Des civils fuyant les bombardements et l’arrivée des troupes allemandes, prennent la route de l’exode, en mai 1940. AFP

Pour Delphine Diaz, un rapprochement peut toutefois être fait par rapport aux lendemains de la Seconde Guerre mondiale. En 1945, plus de 20 millions de déracinés se sont retrouvés disséminés à travers l’Europe. À l’époque déjà existait une sélectivité de l’asile. “Parmi ces personnes déplacées, certains groupes ont été avantagés dans la façon où on les a répartis dans les différents pays”, décrit-elle. “À l’époque les Baltes ou les Ukrainiens étaient mieux considérés en Europe occidentale et mieux reçus”. Ainsi, en raison de préjugés raciaux qui mettaient en valeur leur “blancheur”, mais aussi de stéréotypes de genre qui les représentaient comme des travailleuses polies et dévouées, les femmes baltes furent recrutées dans des emplois du secteur des services ou dans l’industrie textile, notamment en Grande-Bretagne après la guerre.

Des Allemands quittant la Silésie pour l'Allemagne occupée par les Alliés en 1945.
Des Allemands quittant la Silésie pour l’Allemagne occupée par les Alliés en 1945. Bundesarchiv – o.Ang.

Aujourd’hui encore, ces discriminations sont d’actualité. De nombreux Africains fuyant la guerre en Ukraine ont ainsi affirmé avoir été recalés à la frontière polonaise en raison de leurs couleurs de peau.  Des partis d’extrême droite ont également mis en avant la proximité avec les réfugiés ukrainiens considérés comme des “semblables”. Guillaume Peltier le porte-parole du candidat Reconquête ! à la présidentielle française Éric Zemmour n’a pas hésité à opposer ces “réfugiés déplacés européens et chrétiens que sont les Ukrainiens et des migrants économiques venus de la sphère arabo-musulmane qui sont en train de mettre en péril notre civilisation”.

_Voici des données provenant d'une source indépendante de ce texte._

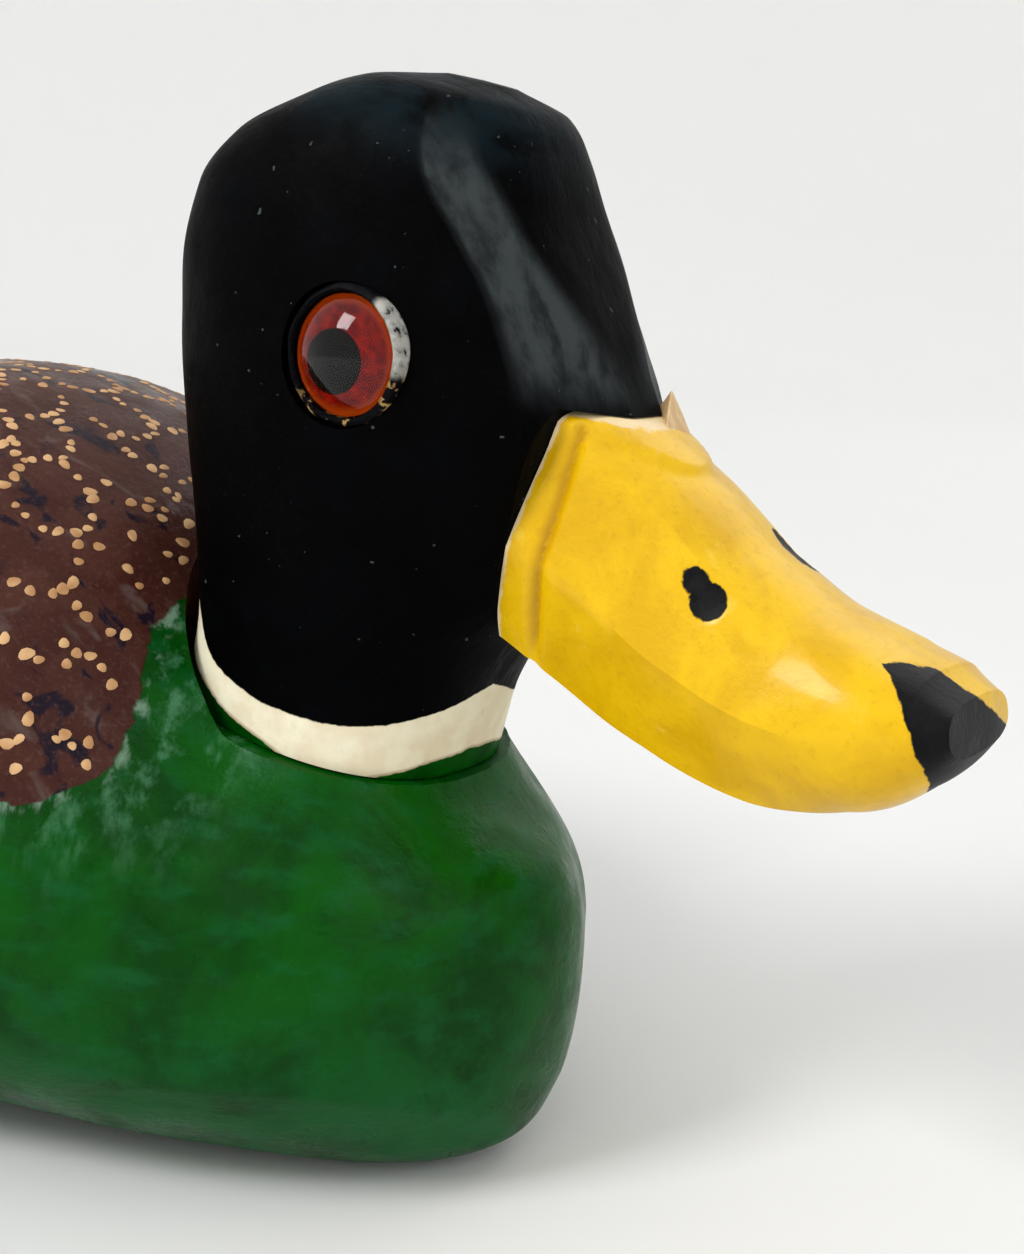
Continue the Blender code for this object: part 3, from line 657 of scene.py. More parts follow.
carve(
    body_wood,
    [
        put(turned("swing_clearance", swing, 96), SWIVEL),
        put(build_object("cavity", *skin(cavity_rings())), DECOY),
        put(prism("board_seat", board_hole, -0.010, BOARD_TOP + GAP), DECOY),
        put(prism("hatch", hatch_hole, 0.5 * BOARD_TOP, CAVITY[3] + 0.006), DECOY),
        drill("nut_pocket", NUT_POCKET[0], -NUT_POCKET[1], -NECK_WALL, 32),
        drill("bolt_hole", BOLT_HOLE, -NECK_WALL - PAST, PAST, 24),
        put(turned("tie_recess", recess), DECOY @ Matrix.Translation((TIE_RECESS_X, 0, 0))),
    ],
    32,
)

# The brown back's front edge by height, and its lower edge by distance ahead of the neck.
CAPE_FRONT = smooth_table(
    ((0.050, -0.0088), (0.0535, -0.0082), (0.0586, -0.0095), (0.0646, -0.0117), (0.070, -0.0150))
)
CAPE_FLOOR = smooth_table(
    (
        (-0.250, 0.0535),
        (-0.215, 0.0480),
        (-0.160, 0.0470),
        (-0.100, 0.0500),
        (-0.050, 0.0515),
        (-0.016, 0.0502),
    )
)


def cape(points):
    """How far inside the brown back each point lies."""
    x, z = points[:, 0] - NECK_X, points[:, 2]
    return smooth_min(CAPE_FRONT(z)[:, 0] - x, z - CAPE_FLOOR(x)[:, 0], 0.006)


body_points = coordinates(body_wood)
body_points += BODY_UNEVENNESS * wander(body_points, 0.016, 1)[:, None] * np.where(
    body_points[:, 2:] > 0.004, 1, 0
)
body_points[:, 2] = np.maximum(body_points[:, 2], 0)
move(body_wood, body_points)
paint_field(body_wood, "cape", cape(body_points) + 0.0007 * wander(body_points, 0.006, 2))
paint_field(body_wood, "tail", -0.232 - (body_points[:, 0] - NECK_X))
seat_points = local(body_points, SWIVEL)
off_axis = np.hypot(seat_points[:, 0], seat_points[:, 1])
on_seat = (np.abs(seat_points[:, 2]) < 0.0008) & (off_axis < 0.0192)
paint_field(body_wood, "bare", np.where(on_seat, 1.0, -1.0))

p = body_paint = Paint("body_paint")
streak = p.noise(0.004, 5.0, 0.6, p.stretch((0.35, 1.0, 1.5), (0.0, 0.5, 0.3)))
mottle = p.noise(0.016, 5.0, 0.6, warp=0.6)
grain = p.noise(0.0007, 3.0, 0.7)
height = p.node("ShaderNodeSeparateXYZ", {0: p.coords}).outputs["Z"]
green = p.mix(p.band(mottle, 0.36, 0.62), DEEP_GREEN, LEAF_GREEN)
green = p.mix(p.band(streak, 0.46, 0.72, 0.0, 0.55), green, (0.003, 0.088, 0.020))
# Painted reflection: the green turns paler and greyer towards the bottom, in patches, for the
# pale floor showing in the gloss.
floor_reflection_share = p.band(height, 0.034, 0.004, 0.0, 0.50)
floor_reflection_share = p.times(floor_reflection_share, p.band(mottle, 0.30, 0.60))
green = p.mix(floor_reflection_share, green, (0.008, 0.098, 0.034))
# Scuffed strokes and painted highlight: pale teal strokes on the shoulder beside the brown back,
# where the gloss highlight falls.
scuff_and_sheen_zone = p.times(p.band(p.field("cape"), -0.016, -0.002), p.band(height, 0.036, 0.054))
strokes = p.noise(0.0045, 4.0, 0.65, p.stretch((1.4, 1.0, 0.28), (0.3, 0.2, 0.0)))
scuff_and_sheen = p.times(scuff_and_sheen_zone, p.band(strokes, 0.47, 0.66))
green = p.mix(p.times(scuff_and_sheen, 0.50), green, (0.090, 0.260, 0.140))
green = p.mix(p.band(grain, 0.52, 0.75, 0.0, 0.35), green, (0.002, 0.052, 0.008))
bark, plum, soot = (0.068, 0.023, 0.016), (0.046, 0.013, 0.009), (0.006, 0.004, 0.012)
comma = p.noise(0.0062, 2.0, 0.5, p.stretch((0.55, 1.3, 1.0), (0.2, 0.4, 0.6)), 1.2)
ash = p.noise(0.0085, 3.0, 0.55, p.stretch((0.5, 1.6, 1.2), (0.5, -0.3, -0.5)), 0.8)
brown = p.mix(p.band(mottle, 0.38, 0.62), plum, bark)
brown = p.mix(p.band(ash, 0.56, 0.70, 0.0, 0.55), brown, (0.120, 0.085, 0.078))
brown = p.mix(p.band(comma, 0.60, 0.67, 0.0, 0.90), brown, soot)
brown = p.mix(p.band(grain, 0.50, 0.75, 0.0, 0.45), brown, (0.110, 0.060, 0.045))
cape_edge = p.edge("cape", 0.00014, 0.0005, 0.0022)
lip = p.times(p.band(p.field("cape"), -0.0013, -0.0003), p.band(strokes, 0.45, 0.60))
skin_colour = p.mix(p.times(lip, 0.35), green, (0.36, 0.46, 0.38))
skin_colour = p.mix(cape_edge, skin_colour, brown)
tail_edge = p.times(p.edge("tail", 0.0004, 0.0022, 0.005), 0.9)
skin_colour = p.mix(tail_edge, skin_colour, (0.60, 0.55, 0.42))
bare = p.band(p.field("bare"), -0.2, 0.2)
skin_colour = p.mix(bare, skin_colour, end_grain(p, (0.1, 1, 1)))
gloss = p.band(p.noise(0.009, 4.0, 0.6), 0.35, 0.68, 0.24, 0.46)
p.set(colour=skin_colour, roughness=gloss, specular=0.10)
p.bump((mottle, 0.00035), (streak, 0.00022), (grain, 0.00005), (cape_edge, 0.00008))
dress(body_wood, body_paint, "body", "green_paint", "body_shell")

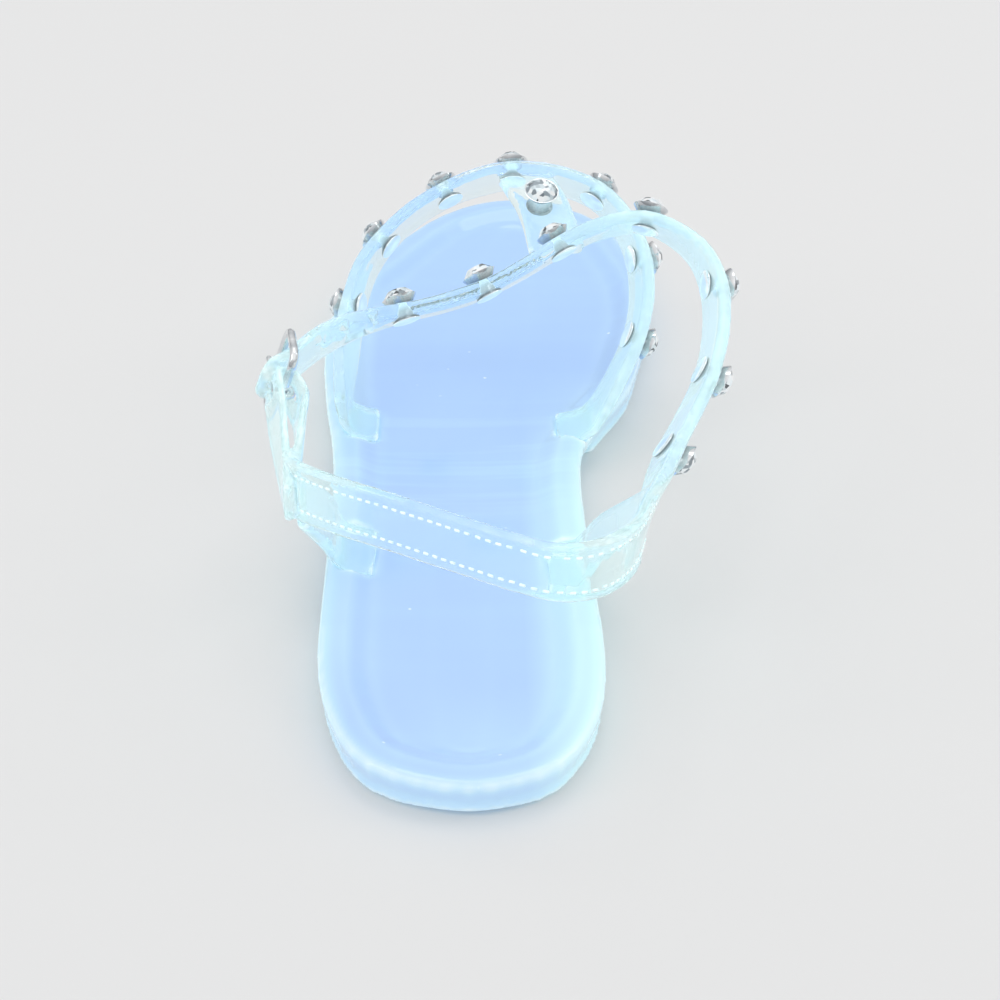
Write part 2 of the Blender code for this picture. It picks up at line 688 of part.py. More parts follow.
def make_studs(stud_frames, metal, glass):
    """A riveted setting and a cut stone on each stud's place."""
    face = strap_thickness / 2
    seat = face + seat_gap
    rim = face + stud_rise
    bed = rim - 0.0009
    setting = profile_mesh("stud", (
        (0, bed), (stone_radius - 0.0006, bed), (stone_radius + seat_gap, rim), (stud_radius, rim),
        (stud_radius, rim - 0.0005), (stud_foot_radius, seat), (shank_radius, seat), (shank_radius, -seat),
        (cap_radius * 0.5, -seat), (cap_radius, -seat - cap_rise * 0.5), (0, -seat - cap_rise),
    ), metal)
    stone = profile_mesh("stone", (
        (0, face + stone_rise), (stone_radius * 0.56, face + stone_rise), (stone_radius, rim + 0.0005),
        (stone_radius, rim + 0.0002), (stone_radius - 0.0009, bed + seat_gap), (0, bed + seat_gap),
    ), glass)
    for number, frame in enumerate(stud_frames, start=1):
        turned_piece(f"stud_{number:02d}", setting, frame, turned_sides)
        turned_piece(f"stone_{number:02d}", stone, frame, stone_sides)


def wire(name, spots, radius, cyclic, material):
    """A round wire through points."""
    curve = bpy.data.curves.new(name, "CURVE")
    curve.dimensions = "3D"
    curve.bevel_depth = radius
    curve.bevel_resolution = 2
    curve.use_fill_caps = not cyclic
    spline = curve.splines.new("POLY")
    spline.points.add(len(spots) - 1)
    for point, spot in zip(spline.points, spots):
        point.co = (*spot, 1)
    spline.use_cyclic_u = cyclic
    spline.use_smooth = True
    curve.materials.append(material)
    thing = bpy.data.objects.new(name, curve)
    pieces.objects.link(thing)
    return thing


def make_buckle(buckle, metal):
    """The rectangular frame with round corners, and the prong wrapped on its rear bar."""
    spots = []
    half = buckle_height / 2
    corners = ((buckle_depth, -half), (buckle_depth, half), (0, half), (0, -half))
    corner_steps = 3
    for index, (forward, down) in enumerate(corners):
        centre_forward = forward - buckle_corner if forward else buckle_corner
        centre_down = down + buckle_corner if down < 0 else down - buckle_corner
        start = -90 + 90 * index
        for step in range(corner_steps + 1):
            angle = radians(start + 90 * step / corner_steps)
            spots.append(buckle.at(centre_forward + buckle_corner * cos(angle), 0,
                                   centre_down + buckle_corner * sin(angle)))
    wire("buckle_frame", spots, bar_radius, True, metal)

    radius = bar_radius + seat_gap + prong_radius
    spots = []
    for degrees in range(-40, -291, -25):
        spots.append(buckle.at(radius * cos(radians(degrees)), radius * sin(radians(degrees))))
    spots.append(buckle.at(buckle_depth + prong_overrun, radius))
    wire("buckle_prong", spots, prong_radius, False, metal)


def main():
    """Build the sandal."""
    clear_scene()
    jelly_sole = plain_material("clear_pvc_sole", (0.62, 0.80, 1.0), 0.12, 0.0, 0.6)
    jelly_upper = plain_material("clear_pvc_upper", (0.70, 0.90, 1.0), 0.12, 0.0, 0.6)
    plated = plain_material("plated_metal", (0.80, 0.82, 0.85), 0.15, 1.0)
    crystal = plain_material("cut_glass", (0.90, 0.95, 1.0), 0.03, 0.0, 0.8)

    buckle = Buckle()
    knots = {
        "toe_strap": read_route(toe_strap_rows, toe_strap_width),
        "t_bar": read_route(t_bar_rows, t_bar_width),
        "ankle": free_end_knots(buckle) + read_route(ankle_rows, ankle_strap_width),
        "outer_arm": read_route(outer_arm_rows, outer_arm_width),
        "inner_arm": read_route(inner_arm_rows, inner_arm_width),
        "fold": fold_knots(buckle),
    }
    routes = {name: route_frames(row) for name, row in knots.items()}
    stud_frames = [frame for name in ("toe_strap", "t_bar", "ankle") for frame in routes[name] if frame.stud]
    make_sole(routes, jelly_sole)
    make_upper(routes, stud_frames, buckle, jelly_upper)
    make_studs(stud_frames, plated, crystal)
    make_buckle(buckle, plated)


main()
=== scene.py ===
from math import pi, radians

import bpy
import numpy as np
from mathutils import Matrix, Vector
from mathutils.bvhtree import BVHTree


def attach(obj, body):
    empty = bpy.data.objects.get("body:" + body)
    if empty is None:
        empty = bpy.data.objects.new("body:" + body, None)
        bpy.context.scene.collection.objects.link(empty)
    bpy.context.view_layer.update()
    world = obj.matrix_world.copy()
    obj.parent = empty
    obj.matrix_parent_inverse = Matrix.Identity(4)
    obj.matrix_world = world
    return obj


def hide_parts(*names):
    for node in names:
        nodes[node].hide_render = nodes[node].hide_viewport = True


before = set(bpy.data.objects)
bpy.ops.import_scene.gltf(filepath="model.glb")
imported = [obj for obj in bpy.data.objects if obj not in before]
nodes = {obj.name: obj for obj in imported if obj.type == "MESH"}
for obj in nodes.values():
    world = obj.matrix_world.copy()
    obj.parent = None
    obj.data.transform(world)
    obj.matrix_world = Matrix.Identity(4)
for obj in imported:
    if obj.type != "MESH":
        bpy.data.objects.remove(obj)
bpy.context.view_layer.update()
print("frame loaded:", len(nodes), "nodes")


def selectOnly(piece):
    bpy.ops.object.select_all(action="DESELECT")
    piece.select_set(True)
    bpy.context.view_layer.objects.active = piece


def inEditMode(piece, *steps):
    selectOnly(piece)
    bpy.ops.object.mode_set(mode="EDIT")
    for step in steps:
        step()
    bpy.ops.object.mode_set(mode="OBJECT")


def pickFaces(piece, wanted):
    bpy.ops.object.mode_set(mode="OBJECT")
    for part in (piece.data.vertices, piece.data.edges, piece.data.polygons):
        part.foreach_set("select", [False] * len(part))
    for face in piece.data.polygons:
        face.select = wanted(face)
    bpy.ops.object.mode_set(mode="EDIT")
    bpy.ops.mesh.select_mode(type="FACE")


def applyModifiers(piece):
    selectOnly(piece)
    for modifier in list(piece.modifiers):
        bpy.ops.object.modifier_apply(modifier=modifier.name)


def copyOfNode(pieceName, nodeName):
    piece = bpy.data.objects.new(pieceName, nodes[nodeName].data.copy())
    bpy.context.scene.collection.objects.link(piece)
    piece.data.materials.clear()
    inEditMode(
        piece,
        lambda: bpy.ops.mesh.select_all(action="SELECT"),
        lambda: bpy.ops.mesh.remove_doubles(threshold=moulding["sameSpot"]),
        lambda: bpy.ops.mesh.normals_make_consistent(inside=False),
    )
    return piece


def handOver(piece, nodeName, finish):
    piece.data.materials.append(finish)
    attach(piece, "root")
    if nodeName:
        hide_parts(nodeName)


class Signal:  # a socket that can be added, multiplied and so on
    def __init__(self, finish, socket):
        self.finish = finish
        self.socket = socket

    def math(self, operation, first, second):
        return self.finish.add("ShaderNodeMath", {"operation": operation}, {0: first, 1: second})

    def __add__(self, other):
        return self.math("ADD", self, other)

    def __rsub__(self, other):
        return self.math("SUBTRACT", other, self)

    def __mul__(self, other):
        return self.math("MULTIPLY", self, other)


class Finish:  # the nodes of one material, or of the sky
    def __init__(self, name, sky=False):
        self.owner = (bpy.data.worlds if sky else bpy.data.materials).new(name)
        self.outlet = "ShaderNodeOutputWorld" if sky else "ShaderNodeOutputMaterial"
        self.owner.use_nodes = True
        self.tree = self.owner.node_tree
        self.tree.nodes.clear()

    def add(self, kind, settings=None, inputs=None, output=0):
        node = self.tree.nodes.new(kind)
        for key, value in (settings or {}).items():
            if key == "stops":
                ramp = node.color_ramp.elements
                while len(ramp) < len(value):
                    ramp.new(0.5)
                for stop, (position, colour) in zip(ramp, value):
                    stop.position = position
                    stop.color = (*colour, 1)
            else:
                setattr(node, key, value)
        for key, value in (inputs or {}).items():
            if isinstance(value, Signal):
                self.tree.links.new(value.socket, node.inputs[key])
            elif isinstance(value, tuple) and len(value) == 3 and node.inputs[key].type == "RGBA":
                node.inputs[key].default_value = (*value, 1)
            else:
                node.inputs[key].default_value = value
        return Signal(self, node.outputs[output]) if node.outputs else None

    def mix(self, factor, first, second):
        settings = {"data_type": "RGBA", "clamp_factor": True}
        return self.add("ShaderNodeMix", settings, {0: factor, 6: first, 7: second}, 2)

    def place(self):
        return self.add("ShaderNodeTexCoord", output="Object")

    def noise(self, scale, detail=2.0, stretch=(1, 1, 1)):
        spot = self.add("ShaderNodeMapping", None, {"Vector": self.place(), "Scale": stretch})
        return self.add("ShaderNodeTexNoise", None, {"Vector": spot, "Scale": scale, "Detail": detail})

    def axis(self, vector, number):  # one of a vector's three values
        return self.add("ShaderNodeSeparateXYZ", None, {0: vector}, number)

    def mark(self, name):  # an attribute that the piece's mesh carries
        return self.add("ShaderNodeAttribute", {"attribute_name": name}, output="Fac")

    def bump(self, height, distance, strength=0.6):
        inputs = {"Height": height, "Distance": distance, "Strength": strength}
        return self.add("ShaderNodeBump", None, inputs)

    def stretch(self, value, span):  # 0 at the span's start, 1 at its end
        return self.add("ShaderNodeMapRange", {"clamp": True}, {0: value, 1: span[0], 2: span[1]})

    def principled(self, inputs):
        return self.add("ShaderNodeBsdfPrincipled", None, inputs)

    def surface(self, shader):
        self.add(self.outlet, None, {"Surface": shader})
        return self.owner


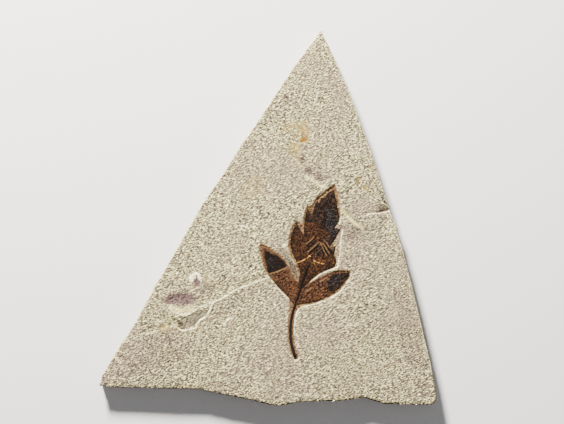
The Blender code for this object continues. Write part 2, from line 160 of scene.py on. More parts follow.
def softened(loop, step, reach):
    """A closed loop with rounded corners: each even point becomes a weighted mean of those within reach."""
    even = evenly(loop, step, closed=True)
    half = max(1, round(reach / step))
    weights = np.hanning(2 * half + 3)[1:-1]
    weights /= weights.sum()
    moved = [np.roll(even, shift, axis=0) for shift in range(-half, half + 1)]
    return sum(weight * points for weight, points in zip(weights, moved))


def left_of(loop):
    """Unit vectors to the left of a closed loop: the way from neighbour to neighbour, turned."""
    along = np.roll(loop, -1, axis=0) - np.roll(loop, 1, axis=0)
    normal = np.column_stack([-along[:, 1], along[:, 0]])
    return normal / np.linalg.norm(normal, axis=1)[:, None]


class Beside:
    """Where places lie beside a line: how far away and along it (mm), on which side, and the nearest point.

    For each segment the place is dropped square onto it and kept between its ends; the shortest drop wins.
    Places further off than the limit keep the limit as their distance.
    """

    def __init__(self, x, y, line, limit, closed=False):
        line = np.asarray(line, float)
        if closed:
            line = np.vstack([line, line[:1]])
        run = np.concatenate([[0.0], np.cumsum(np.hypot(*np.diff(line, axis=0).T))])
        self.length = run[-1]
        self.away = np.full(x.shape, float(limit))
        self.run = np.zeros(x.shape)
        self.side = np.ones(x.shape)
        self.x, self.y = x.copy(), y.copy()
        for first in range(0, len(line) - 1, SEGMENTS_AT_ONCE):
            part = line[first : first + SEGMENTS_AT_ONCE + 1]
            low, high = part.min(axis=0) - limit, part.max(axis=0) + limit
            near = np.flatnonzero((x > low[0]) & (x < high[0]) & (y > low[1]) & (y < high[1]))
            self._measure(x, y, near, part, run[first:])

    def _measure(self, x, y, near, part, run):
        """Compares the places near a few segments with what was found so far."""
        start, along = part[:-1], np.diff(part, axis=0)
        length = np.hypot(*along.T)
        dx, dy = x[near][:, None] - start[:, 0], y[near][:, None] - start[:, 1]
        share = np.clip((dx * along[:, 0] + dy * along[:, 1]) / length**2, 0.0, 1.0)
        away = np.hypot(dx - share * along[:, 0], dy - share * along[:, 1])
        best = away.argmin(axis=1)
        row = np.arange(len(near))
        closer = away[row, best] < self.away[near]
        row, best, kept = row[closer], best[closer], near[closer]
        share = share[row, best]
        self.away[kept] = away[row, best]
        self.run[kept] = run[best] + share * length[best]
        self.x[kept] = start[best, 0] + share * along[best, 0]
        self.y[kept] = start[best, 1] + share * along[best, 1]
        self.side[kept] = np.sign(along[best, 0] * dy[row, best] - along[best, 1] * dx[row, best])


def inside(x, y, loop):
    """Whether places lie inside a loop: they do if a ray to the right crosses an odd number of its sides."""
    loop = np.asarray(loop, float)
    ends = np.roll(loop, -1, axis=0)
    crossings = np.zeros(x.shape, int)
    for first in range(0, len(loop), SEGMENTS_AT_ONCE):
        ax, ay = loop[first : first + SEGMENTS_AT_ONCE].T
        bx, by = ends[first : first + SEGMENTS_AT_ONCE].T
        rise = np.where(by == ay, 1.0, by - ay)
        spans = (ay > y[:, None]) != (by > y[:, None])
        crossings += (spans & (x[:, None] < ax + (y[:, None] - ay) * (bx - ax) / rise)).sum(axis=1)
    return crossings % 2 == 1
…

Pour Delphine Diaz, “ces hommes politiques se donnent bonne conscience en utilisant ces réfugiés qu’on estime être de bons réfugiés par rapport à d’autres, alors que quand on fuit la guerre, que ce soit en Syrie ou en Ukraine, on fuit finalement une même forme de persécution”. Plus récemment, l’historienne a ainsi analysé que “les exils des printemps arabes avaient été jugés plus menaçants parce qu’ils étaient composés majoritairement d’hommes”. Selon elle, cette “virilité en migration est ainsi associée à une image potentielle anxiogène dont on doit se méfier”.

Au regard de la crise actuelle, l’historienne note toutefois un changement notable : “On est loin de l’Europe forteresse que l’on peut décrire. On voit qu’elle est désormais capable d’ouvrir ses frontières et d’accorder une protection temporaire à des centaines de milliers de personnes en très peu de temps”.